I often find it interesting that whichever aspect of life you may choose to focus on there is always an ‘exception to the rule’.
Every now and then a speaker raises his or her head above the parapet as the absolute epitome of passion and their sheer energy, confidence and self-belief exudes a level of it that can arguably do more harm than good.
Today that exuberance is coming from Donald Trump and whilst ordinarily it’s something that I would applaud, this is one of those times it’s the exception to the rule.
I know very little about politics and having lived in the U.K all of my life I admit to knowing absolutely nothing about American Politics. Despite that, as a presentation and public speaking skills coach I believe I know when that level of confidence, passion and self-belief is misplaced.
Donald Trump appears to be doing exceptionally well in the American presidential campaign and it seems to me that the reasons are as obvious as they are potentially catastrophic. My view is that people like and relate to him because:
He is one of the world’s richest and most successful people
He oozes energy, enthusiasm and self-belief which is infectious
He doesn’t ‘mince’ his words and tells it how he see it
He feels invincible because of his success and shows it
No one says no to him
He loves to challenge the status quo
As far as credentials are concerned those and the many others he could easily boast are not only impressive from a world class perspective but would leave most people in a state of awe and respect.
So where exactly is the problem?
Well, as I’ve already said, it’s clearly not his delivery in terms of his confidence, passion and self-belief which serve him extremely well.

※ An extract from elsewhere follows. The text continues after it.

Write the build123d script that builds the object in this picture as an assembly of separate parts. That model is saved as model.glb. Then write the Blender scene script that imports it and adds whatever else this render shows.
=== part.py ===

I believe his audience are blinded by his candour and exuberance.
Are the words which leave Donald Trump’s mouth each time he speaks those of a future President, or are they little more than the mindless expression of ego?
The paradox of life
Most of us are very resistant and uncomfortable with the idea of any kind of major change. We are creatures of habit, comfortable with the status-quo and the last thing we want is for someone to come along and challenge the way things are.
Perversely, if someone comes along offering us a sense of difference, hope and change for the better most of us would relinquish our resistance and follow the call of change.
Therein lays the precise problem.
Unless you feel completely secure in every aspect of your life it’s likely that you would relish the idea of change which offers a brighter and more hopeful landscape.
When you have the eyes and ears of the world upon you and the opportunity to speak in a way that offers genuine hope, inspiration and a means of rallying massive support for positive change I believe the words you choose are critical.
My passion for public speaking extends itself way beyond passion, ego and the strength of belief you have in your message, it’s also about leadership.
We all have an opportunity to lead each time we speak and given that we live in a world obsessed with competition rather than cooperation I would feel far more enlightened and excited to support a speaker who seeks to influence change rather than incite resentment.
Are these truly the words of a future President of one of the most powerful nations on earth?
Let’s look at that in greater depth.
“Ariana Huffington is unattractive both inside and out. I fully understand why her former husband left her for a man, he made a good decision”
“When Mexico sends its people, they’re not sending the best. They’re not sending you. They’re sending people that have lots of problems and they’re bringing those problems with us. They’re bringing crime. They’re rapists and some I assume are good people.
“I could stand in the middle of Fifth Avenue and shoot people and I wouldn’t lose voters.”
These are just a few quotes from Donald Trump but I believe that there are many more like these. Whilst I can completely understand people welcoming the idea of openness, honest and transparency, would you really want someone who even thinks like this leading your country?
It’s my belief that leadership of any kind is a privilege and we owe it to those who follow to choose our words respectfully and wisely no matter what the topic.
Those who choose to be in a position where you can influence, direct and focus the thoughts, feelings and behaviour of others make a choice which carries great responsibility.
When that responsibility is accepted it extends itself to every word we speak in public and when the opportunity is afforded to do so I believe that those who choose to lead should speak from a place of service, rather than from a place of ego.